Parliamentary House of Commons
25th Jan 2016
Dear Mr Hammond
The Foreign & Commonwealth Office refuses to communicate with Mr Fletcher. Your staff refuse to communicate with me also, despite Mr Fletcher having given me his power of attorney.
The ostensible reason for this fatwa is that Mr Fletcher writes too many letters; asks too many questions. He does this because, as is the case with my own correspondence, his questions are never answered.
Mr Fletcher has been granted the right to make a submission to the Supreme Court. This is the good news.

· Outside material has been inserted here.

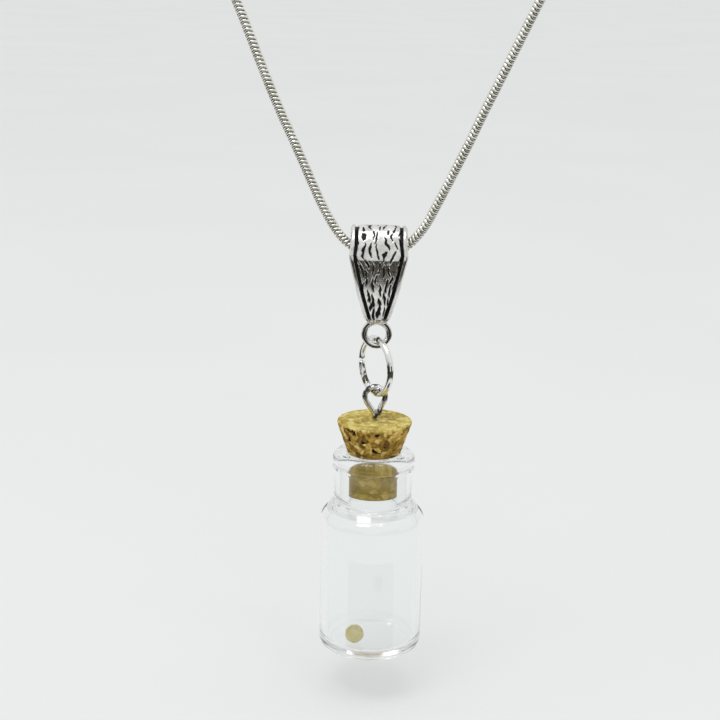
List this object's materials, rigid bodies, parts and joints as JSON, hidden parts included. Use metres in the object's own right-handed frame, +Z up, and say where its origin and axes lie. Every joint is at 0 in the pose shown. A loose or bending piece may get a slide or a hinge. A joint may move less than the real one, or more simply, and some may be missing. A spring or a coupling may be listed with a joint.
{
  "type": "sample vial pendant",
  "caption": "Small corked glass sample vial worn as a pendant: vial with one grain, cork, screw eye, jump ring, bark-pattern bail and snake chain.",
  "frame": {"origin": "centre of the vial's flat base", "axes": "+Z up along the vial's axis towards the bail, -Y the bail's front, +X to the right as worn"},
  "size_m": [0.0497, 0.013, 0.0994],
  "materials": {
    "clear_glass": "clear, polished",
    "grain": "matte, slightly grainy",
    "cork": "natural cork with dark pits",
    "silver_plate": "bright plate with fine scratches",
    "antique_silver": "cast bark pattern, bright on the ridges and blackened in the grooves",
    "silver_chain": "silver plated, ridged",
    "spring_steel": "plain steel"
  },
  "bodies": {
    "chain": {"snake_chain": "silver_chain", "end_cap_left": "silver_plate", "end_cap_right": "silver_plate", "clasp_ring": "silver_plate", "clasp_body": "silver_plate", "clasp_pin": "spring_steel", "clasp_spring": "spring_steel", "end_ring": "silver_plate"},
    "clasp_lever": {"clasp_lever": "silver_plate"},
    "bail": {"bail": "antique_silver"},
    "jump_ring": {"jump_ring": "silver_plate"},
    "stopper": {"cork_stopper": "cork", "screw_eye": "silver_plate"},
    "vial": {"glass_vial": "clear_glass"},
    "grain": {"grain": "grain"}
  },
  "joints": [
    {"name": "lever_hinge", "type": "hinge", "parent": "chain", "child": "clasp_lever", "pos_m": [-0.02158, 0, 0.09419], "axis": [0, -1, 0], "range_deg": [0, 18], "stiffness_Nm_per_rad": 0.01, "springref_deg": -17.19, "deforming": ["clasp_spring"]},
    {"name": "bail_swing", "type": "hinge", "parent": "chain", "child": "bail", "pos_m": [0, 0, 0.0519], "axis": [1, 0, 0], "range_deg": [-35, 35]},
    {"name": "jump_ring_swing", "type": "hinge", "parent": "bail", "child": "jump_ring", "pos_m": [0, 0, 0.03964], "axis": [1, 0, 0], "range_deg": [-35, 35]},
    {"name": "stopper_swing", "type": "hinge", "parent": "jump_ring", "child": "stopper", "pos_m": [0, 0, 0.03357], "axis": [0.5075, -0.8616, 0], "range_deg": [-30, 30]},
    {"name": "vial_slide", "type": "slide", "parent": "stopper", "child": "vial", "axis": [0, 0, -1], "range_m": [0, 0.006]},
    {"name": "grain_lift", "type": "slide", "parent": "vial", "child": "grain", "axis": [0, 0, 1], "range_m": [0, 0.013]}
  ]
}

The not-so-good news is that he was given a 20 day deadline to do so and the deadline expires in 5 days. With no money at all (barely enough to buy food) and with communication into and out of the prison close to impossible, meeting this deadline is proving problematic. It may prove impossible.

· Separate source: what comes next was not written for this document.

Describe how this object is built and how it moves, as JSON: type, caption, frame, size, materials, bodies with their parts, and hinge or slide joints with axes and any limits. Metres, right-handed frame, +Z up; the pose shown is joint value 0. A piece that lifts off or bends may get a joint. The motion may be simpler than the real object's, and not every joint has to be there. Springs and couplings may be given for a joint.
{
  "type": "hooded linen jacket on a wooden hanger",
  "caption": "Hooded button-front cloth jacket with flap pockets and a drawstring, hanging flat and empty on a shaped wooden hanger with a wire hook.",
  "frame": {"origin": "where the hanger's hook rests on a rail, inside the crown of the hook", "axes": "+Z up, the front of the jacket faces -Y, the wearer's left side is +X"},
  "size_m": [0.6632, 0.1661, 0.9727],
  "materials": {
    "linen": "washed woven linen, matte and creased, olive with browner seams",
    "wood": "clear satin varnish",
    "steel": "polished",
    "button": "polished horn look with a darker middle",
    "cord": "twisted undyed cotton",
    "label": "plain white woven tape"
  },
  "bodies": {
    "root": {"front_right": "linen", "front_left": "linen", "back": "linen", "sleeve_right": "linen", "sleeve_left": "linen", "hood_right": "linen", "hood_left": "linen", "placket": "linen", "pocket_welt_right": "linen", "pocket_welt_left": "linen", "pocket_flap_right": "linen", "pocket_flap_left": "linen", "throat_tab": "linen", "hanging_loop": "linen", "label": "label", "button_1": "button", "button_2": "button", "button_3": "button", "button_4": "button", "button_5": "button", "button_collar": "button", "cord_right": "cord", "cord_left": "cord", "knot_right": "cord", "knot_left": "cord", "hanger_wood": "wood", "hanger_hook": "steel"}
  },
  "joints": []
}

As I am not in Cambodia I am not in a position to assist him in getting the documents to the Supreme Court by 29th Jan….
|What the FCO says it will do for British citizens and what it will actually do are two quite different things!|
I am not sure how the Supreme Court can be approached with a request for a two week extension and I am certainly not in a position, in Australia, to find out. I am sure, however, that the British Embassy in Phnom Penh could, if it so chose, make a request to the court for an extension, citing the difficulty a UK citizen with no money and inadequate access to communication tools, has in preparing a submission. If such an extension can be granted I will fly to Cambodia in the next ten or so days and find a lawyer who is prepared to act on instructions and not conduct the case in secrecy.
If the British Embassy in Phnom Penh cannot provide Mr Fletcher with any assistance in either getting his documents to court in time or requesting for a time extension I would appreciate it if you let me know so that I can try, at this last minute, to find someone in Phnom Penh who can assist him.